The parts of the above code that are of interest to SoapBox developers are the following:
GetAllRecognizedCommands Methods
The GetAllRecognizedCommands() method of the Kinect add-in is really where most of the magic happens. In this method we parse all of the imported AudioCommandMetadata to create a dictionary mapping between the (lazily loaded) ICommand objects and their verbal triggers. We then return a Choices object that will be used to create the speech recognition grammar given to the SpeechRecognitionEngine.
SreSpeechRecognized Method
By the time we reach the SreSpeechRecognized event handler we are already on the home stretch. Instead of just writing the recognized text to the console - like is done in the Audio Fundamentals Quickstart - we use it to find the commands to be executed when that particular speech is recognized. Once we have the list of ICommand objects to be executed we go through each of them and execute the ones that are executable.
CHANGES TO EXISTING CODE
- Just Add Water Metadata
As you may already be able to tell, getting the existing SoapBox PinBall demo to hook into this add-in is just as easy as adding the following metadata attribute to its ViewMenuPinBallTable class
[AudioCommandMetadata(Action = “Show”, Subject = “PinBallTable”)]
Since the ViewMenuPinBallTable class inherits from AbstractMenuItem it already supports the ICommand class so all we have to do now is run the application with a Kinect hooked-up to our machine and say the words, “SoapBox Show PinBallTable” and the Run() method of the ViewMenuPinBallTable class will be executed by the Kinect add-in so that the pinball table magically appears on the screen. Pretty Cool, huh !?!

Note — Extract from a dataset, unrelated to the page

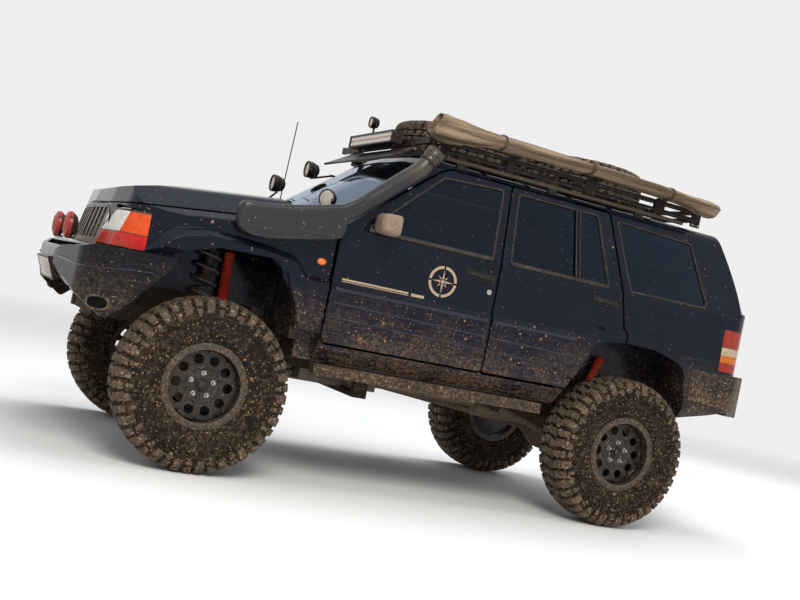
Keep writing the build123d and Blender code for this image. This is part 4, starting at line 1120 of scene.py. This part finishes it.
def make_awning():
    """Canvas roll along the rack: peaked and hollow at the front, creased along its length, with straps."""
    shape = Shape()
    line = smooth_stations(awning_rings, 6)
    roll_y, squareness = -804, 2.5
    rings = []
    for top_x, top_z, low_x, low_z, half in line:
        centre = place((top_x + low_x) / 2, roll_y, (top_z + low_z) / 2)
        upward = Vector((top_x - low_x, 0, top_z - low_z))
        loop = superellipse(centre, upward.normalized(), Y, upward.length / 2, half, squareness, 36)
        rings.append([crumpled(point, centre) for point in loop])
    shape.rings(tucked(rings[0], 1)[::-1] + rings + tucked(rings[-1], -1))
    bag = shape.make("awning_roll", "canvas", smooth=60, replaces="awning_bag")
    smooth = bag.modifiers.new("smooth", "SUBSURF")
    smooth.levels = smooth.render_levels = 1
    straps = Shape()
    half = Vector((8 * MM, 0, 0))
    for x in (1480, 2110, 2720):
        top_x, top_z, low_x, low_z, wide = min(line, key=lambda s: abs((s[0] + s[2]) / 2 - x))
        centre, tall = place(x, roll_y, (top_z + low_z) / 2), (top_z - low_z) / 2
        inner, outer = [superellipse(centre, Z, Y, tall + out, wide + out, squareness, 40)
                        for out in (-4, 0.5)]
        straps.rings([[p - half, q - half, q + half, p + half] for p, q in zip(inner, outer)], loop=True)
    straps.make("awning_straps", "strap", smooth=50)


def make_spares():
    """Two spare wheels lying on the rack; the front pieces replace both of the model's own."""
    for name, x, y, z, radius, half_width, bead, seed in (("front", 1628, 20, 1772.5, 450, 115, 205, 11),
                                                         ("rear", aft(-131), 40, 1783.5, 465, 126, 216, 12)):
        centre = place(x, y, z)
        first = name == "front"
        spare = tyre(centre, radius, half_width, bead, seed, axis=Z)
        spare.make(f"spare_tyre_{name}", "tyre_rubber", "tyre_lug", smooth=35, slotted=True,
                   replaces="spare_tyres" if first else "")
        rim = wheel(centre, 1, lying=True, scale=(bead - 1) / 215)
        rim.make(f"spare_wheel_{name}", "wheel_black", "bare_metal", "bead_ring", smooth=35, slotted=True,
                 replaces="spare_rims" if first else "")


def make_light_bar():
    """Finned housing with two rows of lamps behind one amber-tinted lens."""
    shape = Shape()
    x, z, half = 1020, 1702, 350
    fin_pitch, lamp_pitch, row = 40, 33, 15
    shape.box(place(x + 8, 0, z), (52, 2 * half - 24, 62))
    for level in (z + 34, z - 34):
        shape.box(place(x - 22, 0, level), (40, 2 * half - 12, 8))
    for side in (-1, 1):
        shape.box(place(x - 4, side * (half - 6), z), (76, 12, 76))
        shape.box(place(x + 20, side * (half - 50), z - 44), (26, 30, 16))
    for k in range(-8, 9):
        shape.box(place(x + 38, k * fin_pitch, z), (14, 5, 68))
    shape.box(place(x - 26, 0, z), (6, 2 * half - 30, 58), mark=1)
    dish = [(0, 0), (5, 1), (12, 6), (13, 8), (10, 8), (3, 2), (0, 2)]
    for level in (z - row, z + row):
        for k in range(20):
            shape.revolve(place(x - 29, (k - 9.5) * lamp_pitch, level), (-1, 0, 0), dish, 14, mark=2)
    shape.make("light_bar_detail", "lamp_black", "led_amber", "reflector", smooth=35, replaces="light_bar")


def lamp_head(shape, centre, radius, depth, aim):
    """Round lamp: finned body, bezel, reflector and lens, from shares of its radius and depth."""
    body = [(0, -0.5), (0.45, -0.5), (0.62, -0.42), (0.80, -0.2), (0.94, 0.2), (1, 0.26), (1, 0.44),
            (0.93, 0.5), (0.90, 0.42), (0.60, 0.1), (0, 0)]
    cover = [(0, 0.46), (0.5, 0.44), (0.9, 0.38), (0.9, 0.34), (0, 0.38)]
    for mark, profile in enumerate((body, cover)):
        shape.revolve(centre, aim, [(radius * r, depth * d) for r, d in profile], 40, mark)
    for k in range(5):
        inner, outer = radius * (0.66 + 0.055 * k) - 6, radius * (0.66 + 0.055 * k) + 5
        low, high = -depth * (0.36 - 0.12 * k) - 1.5, -depth * (0.36 - 0.12 * k) + 1.5
        shape.revolve(centre, aim, [(inner, low), (outer, low), (outer, high), (inner, high)], 40)


def make_round_lamps():
    """Lamps at the hood's rear corners, by the pillar's top and over the rack, in yokes on posts."""
    shape = Shape()
    back, pad_from = 4 * MM, 300         # how far the yokes lie back, and the y past which a post has a pad
    for spot, radius, depth, foot, outward in (((540, -700, 1203), 52, 60, (512, -706, 1116), 0.75),
                                               ((640, 625, 1342), 58, 90, (512, 706, 1116), 0),
                                               ((880, 690, 1497), 58, 90, (1040, 716, 1496), 0),
                                               ((1084, 240, 1850), 38, 60, (1084, 240, 1701), 0)):
        centre = place(*spot)
        lamp_head(shape, centre, radius, depth, (-1, -outward, 0))
        left, right = [centre + Vector((0, s * (radius - 2) * MM, 0)) for s in (-1, 1)]
        lower = Vector((back, 0, -radius * 0.75 * MM))
        lowest = centre + Vector((back, 0, -(radius + 2) * MM))
        shape.tube([left, left + lower, lowest, right + lower, right], 5, 8, squash=0.6)
        shape.tube([centre + Vector((back, 0, -(radius - 4) * MM)), place(*foot)], 7, 10)
        if abs(foot[1]) > pad_from:
            shape.box(place(*foot), (34, 46, 10))
    shape.make("round_lamps", "lamp_black", "clear_lens", smooth=35, replaces="auxiliary_lamps")


def make_driving_lamps():
    """Pair of driving lamps on the bumper, with ribbed red covers, clips, feet and leads."""
    shape = Shape()
    x, z, foot_x, foot_z = -735, 766, -722, 696
    aim, clip_radius = (-1, 0, 0), 0.072
    cover = [(0, 35), (30, 34.5), (58, 31), (70, 25), (74, 14), (74, 2), (71, 0), (0, 0)]
    body = [(0, -35), (34, -34), (52, -26), (66, -8), (71, 0), (71, 3), (0, 3)]
    for y in (-240, 240):
        centre = place(x, y, z)
        shape.revolve(centre, aim, cover, 56)
        for r in (24, 46):
            shape.revolve(centre, aim, [(r - 2, 31), (r, 36), (r + 2, 31)], 56)
        shape.revolve(centre, aim, body, 48, mark=1)
        for a in [turn + 0.5 for turn in full_turn(3)]:
            clip = centre + Vector((-0.010, clip_radius * math.cos(a), clip_radius * math.sin(a)))
            shape.box(clip, (20, 10, 10), Matrix.Rotation(a, 3, "X"), mark=1)
        shape.box(place(foot_x, y, foot_z), (36, 46, 12), mark=1)
        shape.tube([place(foot_x, y, foot_z + 4), place(foot_x, y, foot_z + 48)], 8, 10, mark=1)
        lead = [place(x + 35, y, z - 4), place(x + 41, y, z - 36), place(x + 35, y * 0.9, foot_z + 6)]
        shape.tube(lead, 4, 8, mark=1)
    shape.make("driving_lamp_pair", "lamp_red", "lamp_black", smooth=35, replaces="driving_lamps")


def make_springs():
    """Coil springs between their seats, each with a rubber bump stop inside."""
    wire, ease = 9, 14              # the wire's radius, and steps over which an end coil flattens
    foot = axle_high + 65
    shape = Shape()
    for side in (-1, 1):
        for x, y, out, head, turns in ((0, 500, 57, 788, 8.5), (wheelbase, 480, 51, 300, 3.5)):
            low, high = foot + 12, head - 11
            steps = int(turns * 18)
            path = []
            for k in range(steps + 1):
                a = 2 * math.pi * turns * k / steps
                flat = min(k / ease, (steps - k) / ease, 1.0)
                rise = low + (high - low) * k / steps + (flat - 1) * 2
                path.append(place(x + out * math.cos(a), side * (y + out * math.sin(a)), rise))
            shape.tube(path, wire, 8)
            seat = [(20, -3), (out + wire, -3), (out + wire, 3), (20, 3)]
            for z in (low - 9, high + 8):
                shape.revolve(place(x, side * y, z), Z, seat, 28, mark=1)
            stop = [place(x, side * y, z) for z in (high + 6, high - 130, high - 150)]
            shape.tube(stop, [30, 28, 18], 20, mark=1)
    shape.make("coil_turns", "spring_steel", "rubber_black", smooth=50, replaces="coil_springs")


def make_dampers():
    """Telescopic dampers with red bellows."""
    pleats, rod = 22, 12
    # Foot's x and z, head's x and z, distance from the middle, radii of tube and bellows, the tube's share
    front = (136, 60, 106, 800, 488, 24, 32, 0.6)
    rear = (aft(-241), 130, aft(-73), 640, 606, 22, 30, 0.42)
    shape = Shape()
    for side in (-1, 1):
        for foot_x, foot_z, head_x, head_z, y, slim, wide, share in (front, rear):
            foot, head = place(foot_x, side * y, foot_z), place(head_x, side * y, head_z)
            run = (head - foot).length / MM
            axis = (head - foot).normalized()
            start, step = run * share, (run * (1 - share) - 6) / pleats
            shape.revolve(foot, axis, [(0, 0), (slim, 0), (slim, start), (0, start)], 24, mark=1)
            profile = [(rod, start - 4)]
            for k in range(pleats):
                profile += [(wide * 0.74, start + step * k), (wide, start + step * (k + 0.5))]
            profile += [(wide * 0.8, run - 4), (rod, run)]
            shape.revolve(foot, axis, profile, 28, closed=False)
            shape.revolve(foot, Y, [(0, -20), (17, -20), (17, 20), (0, 20)], 20, mark=1)
    shape.make("damper_bellows", "shock_red", "spring_steel", smooth=50, replaces="shock_absorbers")


make_wheels()
make_dust_shields()
dress_nodes()
swell("front_lamps", 7)
make_mirrors()
make_wipers()
make_plates()
make_seats()
make_steering_wheel()
make_rack_details()
make_bumper_details()
make_seals()
make_handles()
make_side_ribs()
make_door_marks()
make_marker_lamps()
make_snorkel()
make_awning()
make_spares()
make_light_bar()
make_round_lamps()
make_driving_lamps()
make_springs()
make_dampers()

# Stage
tone = (0.86, 0.86, 0.855)


def make_floor():
    """Pale floor that fades into the same pale tone far off."""
    half, fade_start, fade_end = 60, 4.0, 14.0
    shape = Shape()
    shape.put([(-half, -half, 0), (half, -half, 0), (half, half, 0), (-half, half, 0)], [(0, 1, 2, 3)])
    floor = bpy.data.objects.new("floor", shape.mesh("floor"))
    bpy.context.scene.collection.objects.link(floor)
    f = Finish("floor_pale")
    far = f.add("VectorMath", operation="LENGTH", i0=f.spot).outputs["Value"]
    f.close(f.mix(f.ramp(far, fade_start, fade_end), f.add("BsdfDiffuse", Color=tone),
                  f.add("Emission", Color=tone, Strength=1.0)))
    floor.data.materials.append(material["floor_pale"])


def make_world():
    """Backdrop of the floor's tone, with a softer and cooler light of its own."""
    bpy.context.scene.world = bpy.data.worlds.new("studio")
    g = Graph(bpy.context.scene.world)
    rays = g.add("LightPath").outputs
    seen = g.most(rays["Is Camera Ray"], rays["Is Transmission Ray"], rays["Is Glossy Ray"])
    light = g.add("Background", Color=(0.93, 0.96, 1.0), Strength=0.55)
    g.add("OutputWorld", Surface=g.mix(seen, light, g.add("Background", Color=tone, Strength=1.0)))


def make_lamps():
    """Soft studio lamps, of which only the key shows in reflections."""
    lamps = [("key", (-2.5, -7.0, 6.5), (0.2, 0, 1.0), 4.5, 520, (1.0, 0.96, 0.90)),
             ("fill", (6.5, 2.5, 4.5), (0.6, 0, 1.0), 4.0, 170, (0.93, 0.96, 1.0)),
             ("top", (0.5, 1.0, 7.0), (0.0, 0, 1.0), 6.0, 320, (1.0, 1.0, 1.0))]
    for name, spot, aim, size, power, colour in lamps:
        data = bpy.data.lights.new(name, "AREA")
        data.shape = "DISK"
        data.size = size
        data.energy = power
        data.color = colour
        lamp = bpy.data.objects.new(name, data)
        bpy.context.scene.collection.objects.link(lamp)
        lamp.location = spot
        lamp.visible_glossy = name == "key"
        lamp.rotation_euler = (Vector(aim) - Vector(spot)).to_track_quat("-Z", "Y").to_euler()


def make_camera():
    """Camera at the photograph's viewing angle, from its right, up and backward directions."""
    right, up = (0.89028, -0.40798, 0.20237), (-0.18903, 0.07323, 0.97924)
    back = (-0.41433, -0.91005, -0.01192)
    data = bpy.data.cameras.new("photo_view")
    data.sensor_width = 36.0
    data.lens = 49.41
    data.clip_end = 200.0
    camera = bpy.data.objects.new("photo_view", data)
    bpy.context.scene.collection.objects.link(camera)
    turn = Matrix((right, up, back)).transposed().to_4x4()
    camera.matrix_world = Matrix.Translation((-2.98666, -6.50534, 1.04437)) @ turn
    bpy.context.scene.camera = camera


make_floor()
make_world()
make_lamps()
make_camera()
bpy.context.scene.view_settings.view_transform = "Standard"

- Is The Custom Metadata Even Really Needed?
If you refer back to the top of this post you will see that my number one design constraint was to make, “ZERO source code changes to the existing PinBallTable add-in”. Now, some of you may be saying to yourselves, “Hey, you cheated, you added that metadata attribute and therefore you changed the PinBallTable demo source code!” Well, you are kind of right, if you really call metadata attributes source code. I mean are you really going to write new tests or expect old ones to break after adding a single line of metadata? If so you might want to take a second look at your tests and design because something is seriously wrong.
For all you hardcore sticklers out there I want to make it clear that we could have achieved a very similar result without even making that single metadata attribute addition (an important point if you don’t want to, or can’t re-compile your existing plug-in(s)). If instead of using the [ImportMany(typeof(ICommand))] contract on the Commands property in the Kinect add-in we could have used the [Import(SoapBox.Core.ExtensionPoints.Workbench.MainMenu.ViewMenu, typeof(IMenuItem))] contract then instead of parsing metadata attributes we could have simply parsed the ID property from each of the IMenuItems and the verbal commands would have become something like “SoapBox PinBallTable” because “PinBallTable” is the value given to the ID property of the ViewMenuPinBallTable class.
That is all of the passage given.